F.-R. G. Pour les entreprises, c’est surtout le marqueur d’un retour à la normale en termes de financement. Les taux d’intérêt négatifs ne pouvaient pas perdurer éternellement. Le problème principal sera celui des salaires; les augmenter fera baisser l’Ebitda et il faudra bien intégrer les conséquences d’une inflation qui, en cette rentrée de septembre 2022, pourrait devenir difficilement soutenable.
 
Quelles vont être les conséquences sur les conditions de financement des exigences croissantes en matière d’impact ?
 
F.-R. G. Les secteurs à financer en priorité vont changer. Parmi nos clients, certains fonds se refusent maintenant à investir dans un des secteurs comme les énergies fossiles ou les industries avec des problématiques de travail d’enfants.
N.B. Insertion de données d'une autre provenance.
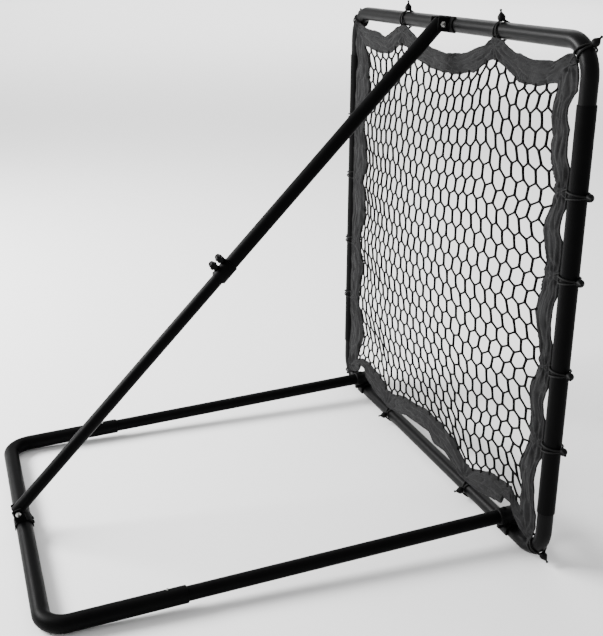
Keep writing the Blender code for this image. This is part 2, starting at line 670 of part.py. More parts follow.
BAR_TIES = (-BAR_LOOP_X, BAR_LOOP_X)
FOOT_TIES = (-ARM_X, -BAR_LOOP_X, BAR_LOOP_X, ARM_X)
SIDE_TIES = tuple(height - HALF for height in SIDE_LOOP_HEIGHTS)
EDGES = {
    "top": {"outer": edge_line(OUTER_CORNER, BAR_TIES, (0.021,) * 2, (0.020, 0.049, 0.020)),
            "inner": edge_line(INNER_CORNER, BAR_TIES, (0.072,) * 2, (0.022, 0.045, 0.022))},
    "bottom": {"outer": edge_line(OUTER_CORNER, FOOT_TIES, (0.080, 0.0255, 0.0255, 0.080),
                                  (-0.006, 0.010, 0.040, 0.010, -0.006)),
               "inner": edge_line(INNER_CORNER, FOOT_TIES, (0.112, 0.066, 0.066, 0.112),
                                  (0.0, 0.008, 0.046, 0.008, 0.0))},
    "side": {"outer": edge_line(OUTER_CORNER, SIDE_TIES, (0.022,) * 4, (0.002, 0.0165, 0.0185, 0.0165, 0.0125)),
             "inner": edge_line(INNER_CORNER, SIDE_TIES, (0.0745,) * 4, (0.005, 0.026, 0.029, 0.026, 0.012))},
}


def edge_depth(spans, place):
    """An edge's distance from the tube's axis, at a place along the side."""
    for start, end, first, last, sag in spans:
        if place <= end or end == spans[-1][1]:
            share = (place - start) / (end - start)
            return first + (last - first) * share + 4 * sag * share * (1 - share)


def to_frame(side, place, depth):
    """Frame coordinates of a point that is given along a side and inwards from its axis."""
    if side == "top":
        return place, FRAME_SIZE - depth
    if side == "bottom":
        return place, depth
    sign = -1 if side == "left" else 1
    return sign * (HALF - depth), HALF + place


def band_columns(edges, side):
    """The strip's columns, as (outer place, inner place, share of the span, whether an eyelet starts here)."""
    columns = []
    for index, (outer, inner) in enumerate(zip(edges["outer"], edges["inner"])):
        last = index == len(edges["outer"]) - 1
        tied_start = index == 0 or not (side == "bottom" and index in (1, 4))
        tied_end = last or not (side == "bottom" and index in (0, 3))
        length = outer[1] - outer[0]
        first_edge = (CORNER_NOTCH if index == 0 else EYELET_HALF) / length
        last_edge = 1.0 - (CORNER_NOTCH if last else EYELET_HALF) / length
        count = max(2, round(length / COLUMN_WIDTH))
        shares = [0.0, first_edge] + [step / count for step in range(1, count)] + [last_edge]
        if last:
            shares.append(1.0)
        for share in shares:
            opens = (share == 0.0 and tied_start) or (share == last_edge and tied_end)
            columns.append((outer[0] + length * share, inner[0] + (inner[1] - inner[0]) * share, share, opens))
    return columns


def band_strip(side, net_frame):
    """One strip of the band: a gently folded sheet between its two edges, with its eyelets left open."""
    edges = EDGES["side" if side in ("left", "right") else side]
    work = bmesh.new()
    rows = []
    openings = []
    for outer_place, inner_place, share, opens in band_columns(edges, side):
        outer = Vector(to_frame(side, outer_place, edge_depth(edges["outer"], outer_place)))
        inner = Vector(to_frame(side, inner_place, edge_depth(edges["inner"], inner_place)))
        slack = math.sin(math.pi * share) ** 2
        row = []
        for across in BAND_LANES:
            spot = outer.lerp(inner, across)
            fold = FOLD_DEPTH * math.sin(2 * math.pi * outer_place / FOLD_LENGTH + 2.4 * across)
            row.append(work.verts.new((spot.x, BAND_Y + slack * (fold - 0.004 * across), spot.y)))
        rows.append(row)
        openings.append(opens)
    for first, second, opens in zip(rows, rows[1:], openings):
        for lane in range(len(BAND_LANES) - 1):
            if not (opens and lane == 1):
                work.faces.new((first[lane], first[lane + 1], second[lane + 1], second[lane]))
    strip = bmesh_object(f"band_{side}", work, net_frame)
    solidify = strip.modifiers.new("cloth", "SOLIDIFY")
    solidify.thickness = BAND_THICKNESS
    solidify.offset = 0
    return finish(face_out(bake(strip)), FABRIC)


def make_band(net_frame):
    for side in ("top", "bottom", "left", "right"):
        band_strip(side, net_frame)


def corner_point(side, level):
    """The middle of a bent corner, on the tube's axis."""
    reach = HALF - CORNER_BEND * (1 - math.sqrt(0.5))
    return side * reach, HALF + level * reach


def net_point(across, up):
    """A point of the net's sheet, from shares of its width and height."""
    limit = HALF - INNER_CORNER - NET_GAP
    x = limit * (2 * across - 1)
    z = limit * (2 * up - 1)
    low = Vector(to_frame("bottom", x, edge_depth(EDGES["bottom"]["inner"], x) + NET_GAP))
    high = Vector(to_frame("top", x, edge_depth(EDGES["top"]["inner"], x) + NET_GAP))
    left = Vector(to_frame("left", z, edge_depth(EDGES["side"]["inner"], z) + NET_GAP))
    right = Vector(to_frame("right", z, edge_depth(EDGES["side"]["inner"], z) + NET_GAP))
    corners = Vector((x, HALF + z))
    spot = low.lerp(high, up) + left.lerp(right, across) - corners
    bulge = NET_BULGE * 16 * across * (1 - across) * up * (1 - up)
    return spot.x, BAND_Y - 0.003 + bulge, spot.y


def clip(polygon, axis, limit, keep_below):
    """Cut a polygon along a line of constant x or y."""
    kept = []
    for index, point in enumerate(polygon):
        before = polygon[index - 1]
        inside = (point[axis] <= limit) == keep_below or point[axis] == limit
        was_inside = (before[axis] <= limit) == keep_below or before[axis] == limit
        if inside != was_inside:
            share = (limit - before[axis]) / (point[axis] - before[axis])
            kept.append(tuple(before[i] + (point[i] - before[i]) * share for i in range(2)))
        if inside:
            kept.append(point)
    return kept


def net_cells():
    """Hexagons with upright sides that fill a unit square, with half cells along its edges."""
    width = 1 / NET_COLUMNS
    height = 1 / NET_ROWS
    rise = height * 0.30
    cells = []
    for row in range(NET_ROWS + 1):
        shift = 0.5 * (row % 2)
        for column in range(NET_COLUMNS + 1):
            x = (column + shift) * width
            y = row * height
            upright = (height - rise) / 2
            cell = [(x + width / 2, y - upright), (x + width / 2, y + upright), (x, y + upright + rise),
                    (x - width / 2, y + upright), (x - width / 2, y - upright), (x, y - upright - rise)]
            for axis in (0, 1):
                cell = clip(cell, axis, 0.0, False)
                cell = clip(cell, axis, 1.0, True)
            if len(cell) > 2 and x - width / 2 < 1 - WELD:
                cells.append(cell)
    return cells


def make_net(net_frame):
    work = bmesh.new()
    for cell in net_cells():
        work.faces.new([work.verts.new((across, up, 0.0)) for across, up in cell])
    bmesh.ops.remove_doubles(work, verts=work.verts, dist=0.0005)
    rim = [edge for edge in work.edges if edge.is_boundary]
    bmesh.ops.subdivide_edges(work, edges=rim, cuts=1)
    for vertex in work.verts:
        vertex.co = net_point(vertex.co.x, vertex.co.y)
    net = bmesh_object("net", work, net_frame)
    strands = net.modifiers.new("strands", "WIREFRAME")
    strands.thickness = NET_STRAND
    strands.use_even_offset = True
    strands.use_boundary = True
    strands.use_replace = True
    strands.use_relative_offset = False
    finish(face_out(bake(net)), TWINE)


# ---- Ball loops ---------------------------------------------------------------------------------
def loop_path(tube_r, ball):
    """A cord pulled tight round the tube, through the band's eyelet and to the ball, in (rear, out) axes."""
    hem = 0.0056
    round_tube = (tube_r + CORD_R + 0.0004) / math.cos(math.pi / LOOP_POINTS)
    pegs = [(Vector((0, 0)), round_tube), (Vector((BAND_Y, hem - LOOP_TIP)), hem), (ball, 0.0)]
    points = []
    for step in range(LOOP_POINTS):
        angle = 2 * math.pi * step / LOOP_POINTS
        way = Vector((math.cos(angle), math.sin(angle)))
        centre, radius = max(pegs, key=lambda peg: peg[0].dot(way) + peg[1])
        if centre is not ball:
            points.append(centre + way * radius)
        elif points.count(ball) == 0:
            points.append(ball)
    return [(point.x, point.y, 0.0) for point in points]


def loop_mesh(name, tube_r, ball_angle, net_frame):
    """Cord, ball and tail as one solid; the ball's angle is from the outward direction, towards the rear."""
    angle = math.radians(ball_angle)
    way = Vector((math.sin(angle), math.cos(angle)))
    ball = way * (tube_r + BALL_R + 0.0006)
    cord = bake(poly_curve(name, loop_path(tube_r, ball), CORD_R, 6, net_frame, closed=True, caps=False))
    work = bmesh.new()
    bmesh.ops.create_uvsphere(work, u_segments=8, v_segments=5, radius=BALL_R,
                              matrix=Matrix.Translation((ball.x, ball.y, 0)))
    bead = bmesh_object("bead", work, net_frame)
    loop = boolean(take_name(bead, cord), cord, "UNION")
    start = ball + way * (BALL_R * 0.4)
    stop = ball + way * (BALL_R + TAIL_LENGTH)
    tail = bake(poly_curve("tail", [(*start, 0.0), (*stop, 0.0)], CORD_R, 6, net_frame))
    return boolean(loop, tail, "UNION")


def loop_matrix(spot, outward):
    """Axes for a loop: rear, out of the frame, and along the tube."""
    rear = Vector((0, 1, 0))
    out = Vector((outward[0], 0, outward[1]))
    lie = rear.cross(out)
    turn = Matrix((rear, out, lie)).transposed().to_4x4()
    return Matrix.Translation((spot[0], 0, spot[1])) @ turn


def copy_loop(source, name, spot, outward, net_frame):
    place(name, source.data, net_frame, loop_matrix(spot, outward))


def make_loops(net_frame):
    bar_loop = finish(loop_mesh("bar_loop", CORNER_TUBE_R, 0, net_frame), ELASTIC)
    side_loop = finish(loop_mesh("side_loop", SIDE_TUBE_R, 0, net_frame), ELASTIC)
    foot_loop = loop_mesh("foot_loop", CORNER_TUBE_R, 90, net_frame)
    under = box("under", (0.05, 0.01, 0.02), net_frame, Matrix.Translation((0, CORD_BELOW_BAR + 0.005, 0)))
    foot_loop = finish(boolean(foot_loop, under, "DIFFERENCE"), ELASTIC)
    for side_name, side in (("left", -1), ("right", 1)):
        copy_loop(bar_loop, f"top_{side_name}_loop", (side * BAR_LOOP_X, FRAME_SIZE), (0, 1), net_frame)
        copy_loop(foot_loop, f"bottom_{side_name}_loop", (side * BAR_LOOP_X, 0.0), (0, -1), net_frame)
        for level_name, level in (("bottom", -1), ("top", 1)):
            outward = (side * math.sqrt(0.5), level * math.sqrt(0.5))
            copy_loop(bar_loop, f"{level_name}_{side_name}_corner_loop", corner_point(side, level), outward, net_frame)
        for number, height in enumerate(SIDE_LOOP_HEIGHTS, start=1):
            copy_loop(side_loop, f"{side_name}_loop_{number}", (side * HALF, height), (side, 0), net_frame)
    for source in (bar_loop, side_loop, foot_loop):
        bpy.data.objects.remove(source, do_unlink=True)


clear_scene()
PARTS = new_collection("pitch_back_rebounder")
NET_FRAME = empty("net_frame_hinge", FRAME_MATRIX)
BASE = empty("base_plane", BASE_MATRIX)
LOWER_BRACE = empty("lower_brace_pivot", Matrix.Translation(LOW_PIVOT) @ Matrix.Rotation(BRACE_TURN, 4, "X"))
UPPER_BRACE = empty("upper_brace_pivot", Matrix.Translation(TOP_PIVOT) @ Matrix.Rotation(BRACE_TURN, 4, "X"))
bpy.context.view_layer.update()

make_net_frame(NET_FRAME)
make_brackets(NET_FRAME, BASE)
make_rear_tube(BASE)
for SIDE_NAME, SIDE in (("left", -1), ("right", 1)):
    make_arm(SIDE_NAME, SIDE, BASE)
    make_hook(SIDE_NAME, SIDE, BASE)
make_brace(LOWER_BRACE, UPPER_BRACE)
make_band(NET_FRAME)
make_net(NET_FRAME)
make_loops(NET_FRAME)
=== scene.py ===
import json
import math
import random

import bmesh
import bpy
from mathutils import Matrix, Vector, noise


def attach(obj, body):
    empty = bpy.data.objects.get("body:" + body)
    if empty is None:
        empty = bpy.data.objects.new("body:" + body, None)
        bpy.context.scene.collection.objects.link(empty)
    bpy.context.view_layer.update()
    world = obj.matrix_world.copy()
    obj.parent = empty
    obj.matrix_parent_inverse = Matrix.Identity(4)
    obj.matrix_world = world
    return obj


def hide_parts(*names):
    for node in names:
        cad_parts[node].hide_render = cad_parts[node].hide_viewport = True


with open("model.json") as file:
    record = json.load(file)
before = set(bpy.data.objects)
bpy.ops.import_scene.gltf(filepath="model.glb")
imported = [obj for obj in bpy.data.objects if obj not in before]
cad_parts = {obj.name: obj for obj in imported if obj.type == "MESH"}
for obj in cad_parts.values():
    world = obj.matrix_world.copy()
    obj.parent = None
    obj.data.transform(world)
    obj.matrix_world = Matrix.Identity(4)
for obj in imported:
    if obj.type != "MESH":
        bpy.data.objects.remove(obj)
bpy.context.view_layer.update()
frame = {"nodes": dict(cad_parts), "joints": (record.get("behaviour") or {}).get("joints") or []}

# Looks of the pitch back rebounder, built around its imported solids. Metres, +Z up, -Y the side that the
# ball comes from. The net frame stands at y = -1.16, and the base runs back to the rear bar at y = 0.
joints = {joint["name"]: joint for joint in frame["joints"]}


# ---- Camera -------------------------------------------------------------------------------------
# Solved from the photograph by taking the net frame as a square of 1.2 m. It stands behind and to the left
# of the net, a little above the top bar, and its principal point is off the middle of the picture.
camera_data = bpy.data.cameras.new("camera")
camera_data.lens = 56.46
camera_data.sensor_width = 36.0
camera_data.shift_x = 0.0339
camera_data.shift_y = 0.0037
camera_data.clip_start = 0.05
camera_data.clip_end = 60.0
camera = bpy.data.objects.new("camera", camera_data)
bpy.context.scene.collection.objects.link(camera)
camera_right = Vector((-0.3210118, -0.9469075, -0.0178220))
camera_down = Vector((-0.3233017, 0.1272514, -0.9377010))
camera_ahead = Vector((0.8901840, -0.2952512, -0.3469860))
camera.matrix_world = Matrix((
    (camera_right.x, -camera_down.x, -camera_ahead.x, -2.352617),
    (camera_right.y, -camera_down.y, -camera_ahead.y, 0.068425),
    (camera_right.z, -camera_down.z, -camera_ahead.z, 1.404285),
    (0.0, 0.0, 0.0, 1.0)))
bpy.context.scene.camera = camera


# ---- Studio -------------------------------------------------------------------------------------
# A plain pale floor under soft light. The main softbox hangs behind the rear bar and above it, so the upper
# rear sides of the tubes carry a soft streak, as they do in the photograph. The widest one hangs beyond the
# object and evens out the floor there.
def node(tree, kind, inputs=None, **settings):
    """Add a shader node, with its sockets' values by name or number and its own settings."""
    made = tree.nodes.new(kind)
    for key, value in settings.items():
        setattr(made, key, value)
    for key, value in (inputs or {}).items():
        made.inputs[key].default_value = value
    return made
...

D’un autre côté, la transition passe aussi par des secteurs comme celui des mines, considérées traditionnellement comme peu écologiques, car elles se retrouvent au cœur de la transition écologique lorsque les matériaux et minerais inclus dans des batteries sont nécessaires au mix énergétique.

"Plus qu’en tension, ces secteurs sont surtout en mutation" M. Bischoff 

P. T. La majorité de ces critères ESG tournent autour de la parité et des émissions de carbone. Présents dans les documents de financement, ils induisent une baisse de marge limitée, généralement de 0,1 %. Les fonds de dettes sont souvent plus exigeants que les banques davantage favorables au respect des critères même si cela induit une baisse de marge.
 
M. B. Si les conditions de reportings extra-financiers augmentent, celles-ci, une fois remplies, sont en faveur des emprunteurs puisqu’elles supposent une baisse des marges. Pour faire face à ces questions, les entreprises vont devoir augmenter, dans certains cas, leurs effectifs ou bien faire appel à des conseils extérieurs lorsqu’elles rencontrent des difficultés.
 
A. D. Les banques sont effectivement de plus en plus exigeantes quant aux aspects extra-financiers et aux critères ESG de leurs portefeuilles de clients. Cela se reflète dans les documentations de financement avec des conséquences concrètes sur le coût du financement offert aux clients.